Posted on: Wednesday, October 23, 2002

Japan survey finds more pessimism in consumers

By Kanako Chiba, Ann Saphir and Daisuke Takato
Bloomberg News Service

TOKYO — Japanese consumers became more pessimistic in the third quarter as prospects for employment and wages slumped, a survey showed.

Consumers were less confident on three of five topics in the Cabinet office's confidence index. While the index rose to 39.6 in September from 39.3 in June, it would have fallen had it not been for increased confidence that prices won't rise.

A reading below 50 shows that pessimists outnumbered optimists.

Japan's economic recovery may falter as companies such as Fujitsu Ltd. fire workers in response to falling exports.

That's likely to weaken consumer confidence and sap their spending, which makes up more than half of the world's second-largest economy.

"More people are pessimistic than optimistic, and the recovery is already beginning to slow," said Motomitsu Honma, an economist at Mitsui Sumitomo Asset Management Co. "Deflation might be a consumer's friend, until it ripples into their wages."

Japanese consumer prices haven't risen for more than four years.

That has undermined corporate profits and inflated the value of debt, driving some companies into bankruptcy and prompting others to slash jobs and costs.

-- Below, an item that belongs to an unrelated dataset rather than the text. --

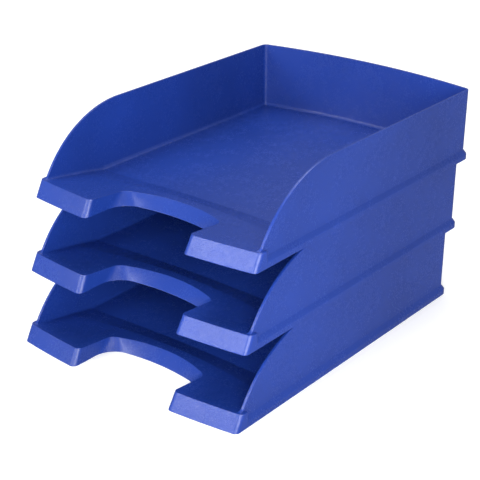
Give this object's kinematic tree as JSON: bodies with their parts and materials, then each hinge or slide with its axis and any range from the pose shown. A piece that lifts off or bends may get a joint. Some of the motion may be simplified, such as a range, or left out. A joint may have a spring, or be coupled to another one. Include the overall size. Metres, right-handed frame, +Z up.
{
  "type": "letter tray",
  "caption": "Stepped stack of open-front letter trays with swept side walls, a bowed back, a lapping skirt and a wide finger notch; each tray lifts off the one below.",
  "frame": {"origin": "middle of the stack's footprint, on the surface it stands on", "axes": "+X to the right seen from the open front, +Y from the open front to the back, +Z up"},
  "size_m": [0.255, 0.381, 0.208],
  "materials": {
    "tray_plastic": "satin gloss, fine moulded grain"
  },
  "bodies": {
    "bottom": {"bottom_tray": "tray_plastic"},
    "middle": {"middle_tray": "tray_plastic"},
    "top": {"top_tray": "tray_plastic"}
  },
  "joints": [
    {"name": "middle_tray_lift", "type": "slide", "parent": "bottom", "child": "middle", "axis": [0, 0, 1], "range_m": [0, 0.08]},
    {"name": "top_tray_lift", "type": "slide", "parent": "middle", "child": "top", "axis": [0, 0, 1], "range_m": [0, 0.08]}
  ]
}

"Confidence is being supported by the strengthening of deflation expectations," said Yoshihiko Senoo, head of research at Japan's Economic Planning Agency. "We have lowered our assessment of consumer confidence."

The sub-index that measures expectations for inflation rose 3.5 points to 47.5.

The sub-index for income growth fell to 37.6 from 38.5, while the employment sub-index fell to 29 from 30.6.